▶ [PROVIDED DATA]
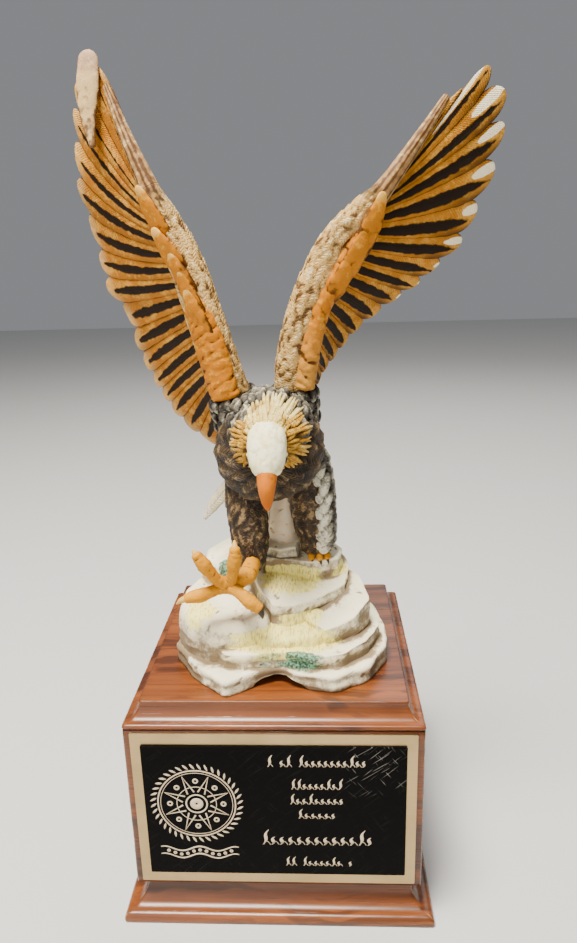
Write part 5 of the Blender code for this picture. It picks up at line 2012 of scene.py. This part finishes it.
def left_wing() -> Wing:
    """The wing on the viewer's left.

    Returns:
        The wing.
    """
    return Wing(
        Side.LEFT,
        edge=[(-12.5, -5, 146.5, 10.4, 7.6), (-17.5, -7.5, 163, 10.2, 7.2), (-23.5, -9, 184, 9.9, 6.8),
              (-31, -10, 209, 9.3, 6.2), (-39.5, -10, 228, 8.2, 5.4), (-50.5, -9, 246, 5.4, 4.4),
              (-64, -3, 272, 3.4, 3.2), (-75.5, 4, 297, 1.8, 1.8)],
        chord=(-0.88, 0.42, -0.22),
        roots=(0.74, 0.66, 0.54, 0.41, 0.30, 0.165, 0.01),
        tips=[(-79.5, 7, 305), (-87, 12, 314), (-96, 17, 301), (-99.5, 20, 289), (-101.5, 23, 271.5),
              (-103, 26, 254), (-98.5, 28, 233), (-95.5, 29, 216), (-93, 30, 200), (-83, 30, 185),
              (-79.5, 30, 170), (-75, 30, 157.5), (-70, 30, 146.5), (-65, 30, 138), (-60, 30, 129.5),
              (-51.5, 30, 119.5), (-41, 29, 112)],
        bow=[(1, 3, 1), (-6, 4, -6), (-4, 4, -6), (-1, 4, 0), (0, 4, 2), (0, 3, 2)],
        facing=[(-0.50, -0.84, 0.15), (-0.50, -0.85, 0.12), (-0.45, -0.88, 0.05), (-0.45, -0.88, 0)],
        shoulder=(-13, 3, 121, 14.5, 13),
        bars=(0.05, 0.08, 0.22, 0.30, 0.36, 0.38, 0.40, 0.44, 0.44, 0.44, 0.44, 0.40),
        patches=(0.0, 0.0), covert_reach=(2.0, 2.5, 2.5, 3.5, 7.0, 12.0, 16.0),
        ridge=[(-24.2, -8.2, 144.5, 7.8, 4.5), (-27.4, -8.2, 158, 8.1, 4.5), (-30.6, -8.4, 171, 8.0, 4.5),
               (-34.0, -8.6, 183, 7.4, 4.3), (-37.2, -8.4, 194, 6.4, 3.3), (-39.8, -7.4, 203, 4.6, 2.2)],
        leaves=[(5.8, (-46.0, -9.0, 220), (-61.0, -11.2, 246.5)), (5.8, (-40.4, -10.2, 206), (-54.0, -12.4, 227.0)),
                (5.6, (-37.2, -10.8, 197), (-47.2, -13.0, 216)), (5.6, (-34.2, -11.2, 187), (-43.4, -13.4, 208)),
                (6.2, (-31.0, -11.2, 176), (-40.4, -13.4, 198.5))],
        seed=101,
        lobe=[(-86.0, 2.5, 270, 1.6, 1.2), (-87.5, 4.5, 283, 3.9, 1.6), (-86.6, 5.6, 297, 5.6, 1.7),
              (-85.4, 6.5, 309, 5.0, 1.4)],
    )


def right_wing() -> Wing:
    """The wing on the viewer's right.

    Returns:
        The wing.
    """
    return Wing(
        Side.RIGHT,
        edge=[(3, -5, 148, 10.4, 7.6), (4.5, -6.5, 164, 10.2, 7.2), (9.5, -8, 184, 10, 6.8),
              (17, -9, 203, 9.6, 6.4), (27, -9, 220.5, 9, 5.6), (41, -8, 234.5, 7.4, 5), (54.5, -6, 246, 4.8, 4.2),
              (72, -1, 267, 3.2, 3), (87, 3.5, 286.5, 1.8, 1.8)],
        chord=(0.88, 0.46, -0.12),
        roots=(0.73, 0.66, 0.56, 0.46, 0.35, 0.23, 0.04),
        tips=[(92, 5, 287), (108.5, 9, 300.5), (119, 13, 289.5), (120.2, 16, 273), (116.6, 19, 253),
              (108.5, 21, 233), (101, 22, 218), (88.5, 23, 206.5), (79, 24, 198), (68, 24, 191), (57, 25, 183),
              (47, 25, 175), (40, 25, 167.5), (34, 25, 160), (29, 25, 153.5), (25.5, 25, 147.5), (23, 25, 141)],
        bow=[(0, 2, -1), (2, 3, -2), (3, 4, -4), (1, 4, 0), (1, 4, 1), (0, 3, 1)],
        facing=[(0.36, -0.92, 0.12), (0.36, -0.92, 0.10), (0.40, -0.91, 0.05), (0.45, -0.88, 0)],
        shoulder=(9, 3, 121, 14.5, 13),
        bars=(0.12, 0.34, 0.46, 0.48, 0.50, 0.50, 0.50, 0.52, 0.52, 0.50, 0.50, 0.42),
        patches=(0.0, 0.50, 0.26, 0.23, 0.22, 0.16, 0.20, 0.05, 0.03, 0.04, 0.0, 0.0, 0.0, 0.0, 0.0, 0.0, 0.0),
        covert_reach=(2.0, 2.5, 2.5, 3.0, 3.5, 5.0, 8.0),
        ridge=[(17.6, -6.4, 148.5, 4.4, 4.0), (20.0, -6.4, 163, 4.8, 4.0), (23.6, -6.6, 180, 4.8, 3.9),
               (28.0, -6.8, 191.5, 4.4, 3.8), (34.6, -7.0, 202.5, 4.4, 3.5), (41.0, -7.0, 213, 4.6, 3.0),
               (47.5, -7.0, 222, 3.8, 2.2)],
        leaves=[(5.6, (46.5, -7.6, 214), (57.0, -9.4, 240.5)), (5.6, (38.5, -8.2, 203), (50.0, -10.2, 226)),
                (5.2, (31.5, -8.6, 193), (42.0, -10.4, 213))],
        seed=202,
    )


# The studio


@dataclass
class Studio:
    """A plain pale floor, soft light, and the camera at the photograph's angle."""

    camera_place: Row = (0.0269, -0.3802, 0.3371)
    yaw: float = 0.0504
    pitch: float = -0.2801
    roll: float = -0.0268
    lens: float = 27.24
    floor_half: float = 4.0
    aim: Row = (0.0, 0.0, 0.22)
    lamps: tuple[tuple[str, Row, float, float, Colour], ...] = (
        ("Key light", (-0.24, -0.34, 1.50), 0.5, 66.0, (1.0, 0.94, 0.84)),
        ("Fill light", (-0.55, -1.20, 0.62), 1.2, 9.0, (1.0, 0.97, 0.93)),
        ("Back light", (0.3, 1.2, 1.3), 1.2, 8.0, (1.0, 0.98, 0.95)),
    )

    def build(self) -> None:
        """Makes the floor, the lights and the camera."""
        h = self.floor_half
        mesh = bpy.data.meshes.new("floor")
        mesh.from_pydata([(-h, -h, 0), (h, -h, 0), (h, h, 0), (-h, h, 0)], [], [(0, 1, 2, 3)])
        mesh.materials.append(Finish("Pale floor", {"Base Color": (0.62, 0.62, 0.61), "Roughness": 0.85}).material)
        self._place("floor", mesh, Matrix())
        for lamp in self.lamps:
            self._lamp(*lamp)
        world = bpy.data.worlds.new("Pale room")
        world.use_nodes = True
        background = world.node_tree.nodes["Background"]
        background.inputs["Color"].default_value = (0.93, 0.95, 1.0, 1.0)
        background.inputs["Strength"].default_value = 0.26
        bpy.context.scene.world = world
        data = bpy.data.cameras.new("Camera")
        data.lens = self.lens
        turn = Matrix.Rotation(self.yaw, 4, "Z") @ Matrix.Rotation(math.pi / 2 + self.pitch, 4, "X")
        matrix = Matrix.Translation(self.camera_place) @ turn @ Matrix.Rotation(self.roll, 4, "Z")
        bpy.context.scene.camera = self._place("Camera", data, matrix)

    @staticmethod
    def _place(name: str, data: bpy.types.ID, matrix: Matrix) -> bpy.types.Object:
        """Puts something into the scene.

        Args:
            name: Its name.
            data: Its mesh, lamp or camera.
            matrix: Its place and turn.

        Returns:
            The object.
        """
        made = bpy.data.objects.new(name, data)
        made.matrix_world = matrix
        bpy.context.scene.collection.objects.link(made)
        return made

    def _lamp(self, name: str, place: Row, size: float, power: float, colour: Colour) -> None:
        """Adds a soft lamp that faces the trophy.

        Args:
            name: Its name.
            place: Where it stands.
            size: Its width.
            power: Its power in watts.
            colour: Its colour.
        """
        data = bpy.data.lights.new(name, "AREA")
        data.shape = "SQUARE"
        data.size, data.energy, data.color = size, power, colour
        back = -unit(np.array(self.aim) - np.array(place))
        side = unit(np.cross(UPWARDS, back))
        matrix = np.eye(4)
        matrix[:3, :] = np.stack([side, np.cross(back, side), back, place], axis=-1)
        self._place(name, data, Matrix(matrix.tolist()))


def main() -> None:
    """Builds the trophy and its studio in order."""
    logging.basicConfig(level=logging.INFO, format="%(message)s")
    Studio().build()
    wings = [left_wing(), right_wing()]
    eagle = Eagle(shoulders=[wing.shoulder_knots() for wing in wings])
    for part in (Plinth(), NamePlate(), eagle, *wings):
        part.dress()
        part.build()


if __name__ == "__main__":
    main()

▶ [WRITTEN EXERCISE] What you return should be the lines from the start of the data through the line with "the viewer's left.", quoted exactly and nothing more.

▶ [RESULT OF THIS EXERCISE]
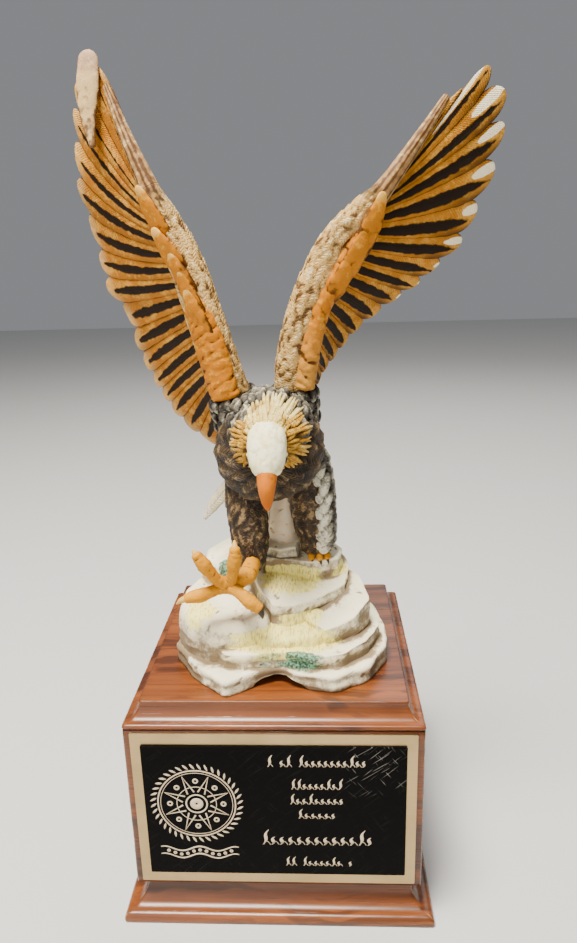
Write part 5 of the Blender code for this picture. It picks up at line 2012 of scene.py. This part finishes it.
def left_wing() -> Wing:
    """The wing on the viewer's left.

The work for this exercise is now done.